- Born: Henry Joseph Caruso February 24, 1922
- Died: November 26, 2017 (aged 95)
- Other name: Henry J. Caruso
- Education: University of Southern California
- Occupation: Businessman
- Spouse: Gloria Restagno
- Children: 3, including Rick Caruso

= Henry Caruso =

American businessman (1922–2017)

Henry "Hank" Joseph Caruso (February 24, 1922 – November 26, 2017) was an American businessman and the founder of Dollar Rent A Car.

==Early life==
Of Italian heritage, Caruso was born in Pennsylvania. His father, August Caruso, worked in the landscape business and decided that the weather in the Mid-Atlantic was problematic and moved the family to Los Angeles, California in the mid-1920s. They first moved to East Los Angeles but soon settled in the Silver Lake neighborhood where Henry and his brothers, Albert and Lawrence, were raised.

He enrolled at the University of Southern California (USC) in 1939 with plans to study medicine, but left to join the US Navy Air Corp and earned the distinction of Navy Pilot LTJG. He returned to USC after the war to finish his studies.

==Career==
Caruso entered the automobile business by acquiring a number of new car dealerships, including from General Motors, Ford and Chrysler. In the early days of TV he virtually monopolized commercial television airwaves in Los Angeles with his radio and TV singing commercials where he billed himself as "H.J. Caruso—he's the greatest." The Desert Sun called him the "glamour boy of automotive salesmanship in Los Angeles."

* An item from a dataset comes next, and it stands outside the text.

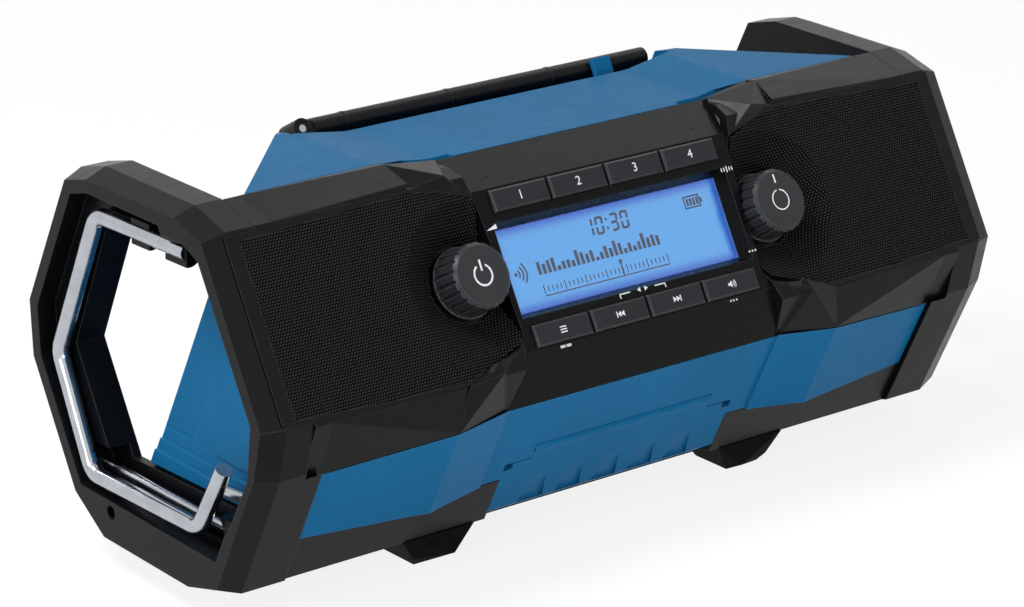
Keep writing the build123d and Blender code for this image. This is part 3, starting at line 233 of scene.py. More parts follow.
def moulded(name, colour, scuff_and_highlight_colour, roughness, grain, grain_depth, *, scuff_and_highlight, shine, edge=0.5):
    """A moulded plastic: spark-eroded grain, faint flow clouds and paler edges, partly scuffed
    wear and partly painted highlight.
    """
    material, tree, place = blank(name)
    fine = {"Vector": place, "Scale": per_metre(grain), "Detail": 2.0}
    cloud = {"Vector": place, "Scale": per_metre(CLOUD_SIZE), "Detail": 3.0}
    scuff = {"Vector": place, "Scale": per_metre(SCUFF_SIZE), "Detail": 5.0, "Roughness": 0.7}
    scuff = add(tree, NOISE, scuff)
    normal = add(tree, "ShaderNodeBevel", {"Radius": edge * MM}, samples=6)
    # Edges, broken up by the scuff noise, are painted paler: partly scuffed wear, partly painted
    # highlight
    marks = add(tree, MATHS, {0: edge_mask(tree, normal), 1: scuff}, operation="MULTIPLY")
    scuff_and_highlight_edges = add(tree, MATHS, {0: marks, 1: scuff_and_highlight}, operation="MULTIPLY")
    base = srgb(colour)
    shades = [(0.3, shade(base, 0.93)), (0.7, shade(base, 1.05))]
    clouds = toned(add(tree, RAMP, {"Fac": add(tree, NOISE, cloud)}), shades)
    tint = add(tree, "ShaderNodeMix", {"Factor": scuff_and_highlight_edges, "A": clouds, "B": srgb(scuff_and_highlight_colour)},
               data_type="RGBA")
    rough = add(tree, RANGE, {
        "Value": scuff,
        "From Min": 0.25,
        "From Max": 0.75,
        "To Min": roughness - ROUGH_SWING,
        "To Max": roughness + ROUGH_SWING,
    })
    relief = add(tree, "ShaderNodeBump", {
        "Height": add(tree, NOISE, fine),
        "Normal": normal,
        "Strength": 0.6,
        "Distance": grain_depth * MM,
    })
    return dressed(material, PRINCIPLED, {
        "Base Color": tint.outputs["Result"],
        "Roughness": rough,
        "Normal": relief,
        "IOR": PLASTIC_IOR,
        "Specular IOR Level": shine,
    })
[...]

He founded Dollar Rent-A-Car in 1966 as Dollar A Day Rent A Car. After opening five locations, he was determined to open lucrative airport locations; however the "big three" car rental companies, Hertz, Avis and National, had already established locations in airports and made it difficult for the new company to enter the market.

This led to a legal fight in the 1970s that caused the Federal Trade Commission to take action and prohibit any practices that discriminated against small companies vying for airport locations. Many airports, newspapers, and local townships rejected his request to display the "Dollar A Day" sign as they felt it constituted false advertising.

In 1973, the Palm Springs, California Planning Commission rejected Caruso's request for approval of a "Dollar A Day" sign as "misleading advertising." He later changed the name to Dollar Rent-A-Car. Under his 20 years of guidance it grew to be the fourth largest car rental agency worldwide with over 1,400 locations. He sold the company to the Chrysler Corporation in 1990 (it is now a part of the Dollar-Thrifty Automotive Group).

Caruso was also the head of Caruso Affiliated, which owned his car dealerships, and HJC Investment Corporation, an investment company.

==Legal history==
On April 25, 1957, Caruso was indicted by the Grand Jury of Los Angeles County for criminal conspiracy to defraud and cheat, forgery and grand theft related to his automobile dealerships. Caruso pleaded guilty to two counts (forgery and grand theft) of the April 25 indictment.

Caruso was given a suspended sentence with probation granted for a period of ten years conditioned on his spending the first year in the county jail, paying a fine of $10,000 and remaining "out of the automobile business or any business involving sales to the public."

In 1970, the Superior Court of California set aside the guilty plea. Having fulfilled the terms of his probation, he was allowed to withdraw his guilty plea and enter a plea of not guilty and the charges against him were dismissed.

==Personal life==
Caruso lived with his wife, former fashion model Gloria (nee' Restagno) in Beverly Hills, California. He has one daughter, Cristina Caruso, and two sons, Rick Caruso, a billionaire builder and retail operator and owner and CEO of Caruso Affiliated, which has built and owns and operates such retail properties as The Grove at Farmers Market and The Americana at Brand, and Marc Caruso, a Los Angeles music executive and CEO of Angry Mob Music.